▶ [CHALLENGE] The material below contains a line with "Keep writing the" and a line with "return np.sqrt(np.clip(1 - np.abs(x)". Copy exactly those two lines and all lines between them.

>> Start EXERCISE MATERIAL

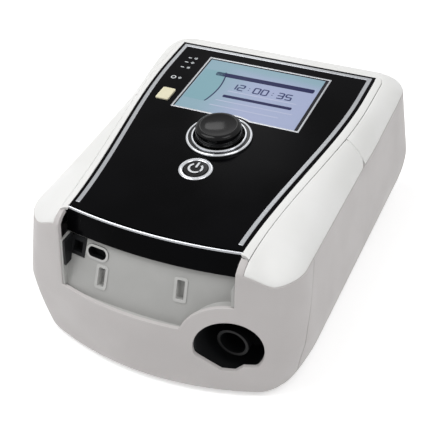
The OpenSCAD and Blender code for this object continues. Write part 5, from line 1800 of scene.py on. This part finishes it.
def flat_piece(outlines: Sequence, low: float, high: float) -> Solid:
    """Makes thin plates on the panel.

    Args:
        outlines: Closed outlines as (x, distance from the panel's rear edge), each n x 2.
        low: Height of their undersides over the panel.
        high: Height of their tops.

    Returns:
        Points in the part's own frame and faces.
    """
    parts = []
    for outline in outlines:
        flat = np.asarray(outline, float)
        x, v = flat.T
        if (x * np.roll(v, -1) - v * np.roll(x, -1)).sum() > 0:
            flat = flat[::-1]
        n = len(flat)
        points = np.vstack([np.column_stack([flat, np.full(n, z)]) for z in (high, low)])
        faces = [tuple(range(n)), tuple(range(2 * n - 1, n - 1, -1))]
        faces += [(i, n + i, n + (i + 1) % n, (i + 1) % n) for i in range(n)]
        parts.append((on_panel(points), faces))
    return joined(parts)


def bar(a: Sequence, b: Sequence, width: float) -> np.ndarray:
    """Draws a straight bar with rounded corners.

    Args:
        a: Middle of one end.
        b: Middle of the other end.
        width: Its width.

    Returns:
        Its outline, n x 2.
    """
    a, b = np.asarray(a, float), np.asarray(b, float)
    along = (b - a) / np.linalg.norm(b - a)
    side = np.array([-along[1], along[0]]) * width / 2
    return rounded([a + side, a - side, b - side, b + side], [width * 0.3] * 4, 3)


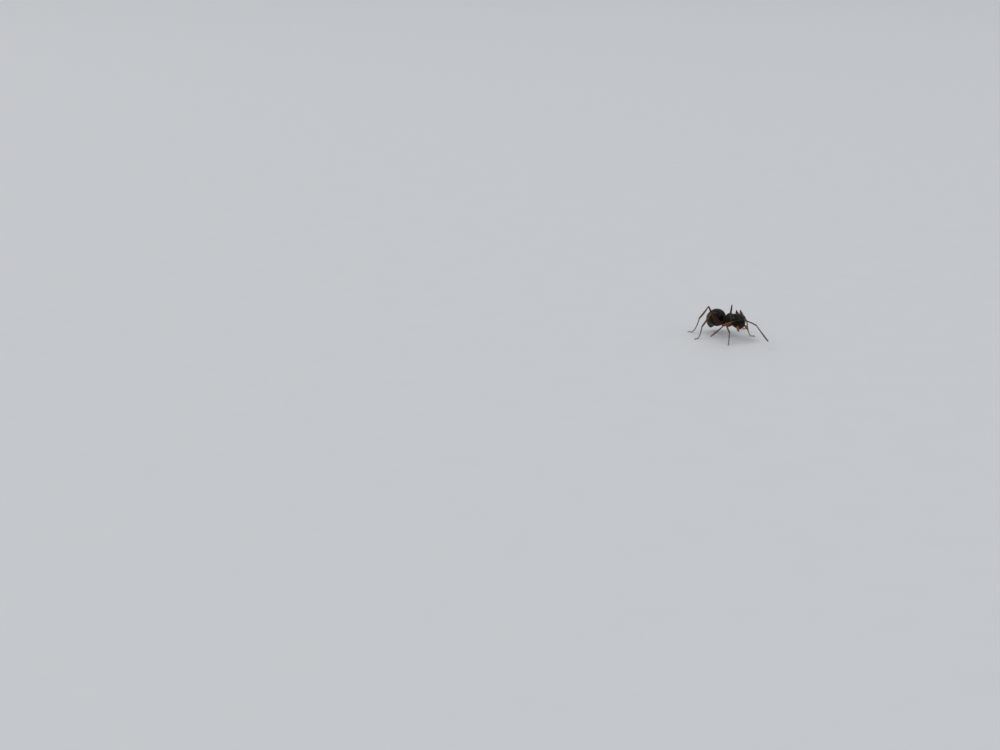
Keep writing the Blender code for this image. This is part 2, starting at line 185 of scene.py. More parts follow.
def stretch(x, start, full, fading, end):
    """0 outside start and end, 1 from full to fading: a ramp up times a ramp down."""
    return ramp(x, start, full) * (1 - ramp(x, fading, end))


def bell(x, width):
    """exp(-(x / width)^2): 1 at nothing, fading to both sides."""
    return np.exp(-np.square(np.asarray(x, float) / width))


def shield(x, y, power=2.5):
    """Height of a low dome with a crisp rim: sqrt(1 - |x|^p - |y|^p), and 0 outside it."""
    return np.sqrt(np.clip(1 - np.abs(x) ** power - np.abs(y) ** power, 0.0, None))


def rows_and_columns(rows, columns):
    """Shares from 0 to 1 down the rows, crowded at both ends, and angles round each row."""
    share = 0.5 - 0.5 * np.cos(np.linspace(0.04, math.pi - 0.04, rows))
    angle = np.linspace(0.0, TURN, columns, endpoint=False)
    return share[:, None], angle[None, :]


def ball(rows, columns, blunt=1.0):
    """A unit ball in rows round its first axis: cos(p), sin(p)^blunt cos(a), sin(p) sin(a)."""
    share, angle = rows_and_columns(rows, columns)
    polar = share * math.pi
    return (np.cos(polar) + 0 * angle, np.sin(polar) ** blunt * np.cos(angle),
            np.sin(polar) * np.sin(angle))


def run_along(line):
    """How far along a line each of its points lies."""
    return np.concatenate([[0.0], np.cumsum(np.linalg.norm(np.diff(line, axis=0), axis=1))])


def places_at(wanted, run, line):
    """Places on a line at the wanted distances; run gives its own points' distances."""
    return np.stack([np.interp(wanted, run, column) for column in line.T], axis=-1)


def size_mm(places):
    """Extent along each axis of an array of places, rounded to be printed."""
    return np.ptp(np.asarray(places).reshape(-1, 3), axis=0).round(3)


def normals_of(skin):
    """Unit normals of a skin: the cross product of its slopes, pointing away from its middle."""
    down = np.gradient(skin, axis=0)
    around = np.roll(skin, -1, axis=1) - np.roll(skin, 1, axis=1)
    normals = unit(np.cross(down, around))
    spine = skin.mean(axis=1, keepdims=True)
    return normals * np.sign(np.sum(normals * (skin - spine), axis=-1).mean())


def raised(skin, height):
    """The skin with each point moved along its normal by its own height."""
    return skin + normals_of(skin) * height[..., None]


# %% A skin becomes a mesh
def grid_faces(rows, columns):
    """Quads between neighbouring rows, and a fan of triangles to a pole at each end."""
    row, column = np.meshgrid(np.arange(rows - 1), np.arange(columns), indexing="ij")
    here = row * columns + column
    beside = row * columns + (column + 1) % columns
    quads = np.stack([here, beside, beside + columns, here + columns], axis=-1).reshape(-1, 4)
    first, following = np.arange(columns), (np.arange(columns) + 1) % columns
    last = (rows - 1) * columns
    pole = rows * columns
    fans = np.concatenate([
        np.stack([following, first, np.full(columns, pole)], axis=-1),
        np.stack([last + first, last + following, np.full(columns, pole + 1)], axis=-1),
    ])
    return quads, fans


def volume_of(points, faces):
    """Signed volume: sixth parts of p0 . (p1 x p2), added up over a fan in each face."""
    total = 0.0
    for k in range(1, faces.shape[1] - 1):
        a, b, c = points[faces[:, 0]], points[faces[:, k]], points[faces[:, k + 1]]
        total += np.einsum("ij,ij->i", a, np.cross(b, c)).sum() / 6
    return total


def mesh_from(name, points, quads, triangles, tones):
    """One mesh from points in millimetres, its faces, and a tone for each of its points."""
    mesh = bpy.data.meshes.new(name)
    loops = np.concatenate([quads.ravel(), triangles.ravel()]).astype(np.int32)
    sizes = np.concatenate([np.full(len(quads), 4), np.full(len(triangles), 3)])
    starts = np.concatenate([[0], np.cumsum(sizes)[:-1]]).astype(np.int32)
    mesh.vertices.add(len(points))
    mesh.vertices.foreach_set("co", (points * MM).astype(np.float32).ravel())
    mesh.loops.add(len(loops))
    mesh.loops.foreach_set("vertex_index", loops)
    mesh.polygons.add(len(sizes))
    mesh.polygons.foreach_set("loop_start", starts)
    mesh.update(calc_edges=True)
    mesh.shade_smooth()
    tone_layer = mesh.attributes.new("tone", "FLOAT", "POINT")
    tone_layer.data.foreach_set("value", tones.astype(np.float32).ravel())
    return mesh


# %% A piece of the ant
def closed_skin(skin, tone):
    """Points, quads, triangles and tones of one skin, its poles added and turned outwards. The
    tone is one number, one for each row or one for each point."""
    rows, columns = skin.shape[:2]
    tone = np.asarray(tone, float)
    tone = tone[:, None] if tone.ndim == 1 else tone
    points = np.concatenate([skin.reshape(-1, 3), skin[0].mean(0)[None], skin[-1].mean(0)[None]])
    quads, fans = grid_faces(rows, columns)
    if volume_of(points - points.mean(0), quads) < 0:
        quads, fans = quads[:, ::-1], fans[:, ::-1]
    tones = np.broadcast_to(tone, (rows, columns))
    tones = np.concatenate([tones.ravel(), [tones[0].mean(), tones[-1].mean()]])
    return points, quads, fans, tones


def riding(name, mesh, finish):
    """An object that shows the mesh in that finish and belongs to the ant's one body."""
    mesh.materials.append(finish)
    made = placed(name, mesh)
    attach(made, "root")
    return made


def piece(name, skins, finish, stands_for=()):
    """One object of one or more closed skins; each skin is (array of points, tone)."""
    parts, offset = [], 0
    for skin, tone in skins:
        points, quads, fans, tones = closed_skin(skin, tone)
        parts.append((points, quads + offset, fans + offset, tones))
        offset += len(points)
    points, quads, fans, tones = (np.concatenate(column) for column in zip(*parts))
    made = riding(name, mesh_from(name, points, quads, fans, tones), finish)
    if stands_for:
        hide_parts(*stands_for)
    return made


# %% [markdown]
# ## Finishes
#
# An ant's shell is chitin: nearly black and polished where it is thick, and brown to amber where
# it is thin and light comes through, as in the legs, the feelers and the jaws. Under a lens it is
# never quite smooth, but netted by lines finer than a hundredth of a millimetre and shallowly
# dented. Painted textures could show that too, but patterns worked out from a piece's own
# coordinates stay sharp however near one looks. The finishes are made of the same few nodes, so a
# small class lets the shader's sums be written as ordinary Python.

# %% Shader sums as Python
def math_node(operation, reflected=False):
    """A method that adds one Math node; the reflected form swaps its two inputs."""
    def method(self, other):
        pair = (other, self) if reflected else (self, other)
        return self.finish.node("Math", {"operation": operation}, n0=pair[0], n1=pair[1])
    return method


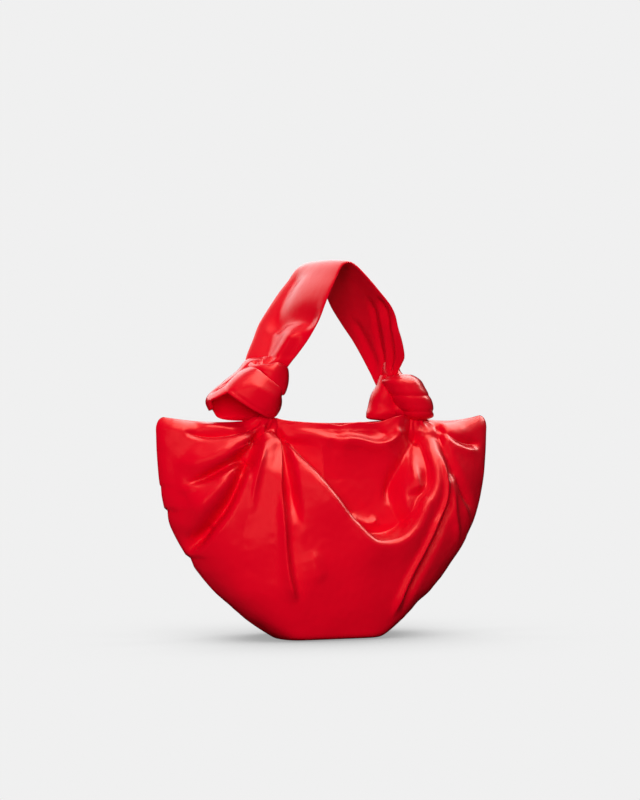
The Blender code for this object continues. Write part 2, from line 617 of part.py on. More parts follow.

>> End EXERCISE MATERIAL

▶ [FINISHED EXERCISE]
Keep writing the Blender code for this image. This is part 2, starting at line 185 of scene.py. More parts follow.
def stretch(x, start, full, fading, end):
    """0 outside start and end, 1 from full to fading: a ramp up times a ramp down."""
    return ramp(x, start, full) * (1 - ramp(x, fading, end))


def bell(x, width):
    """exp(-(x / width)^2): 1 at nothing, fading to both sides."""
    return np.exp(-np.square(np.asarray(x, float) / width))


def shield(x, y, power=2.5):
    """Height of a low dome with a crisp rim: sqrt(1 - |x|^p - |y|^p), and 0 outside it."""
    return np.sqrt(np.clip(1 - np.abs(x) ** power - np.abs(y) ** power, 0.0, None))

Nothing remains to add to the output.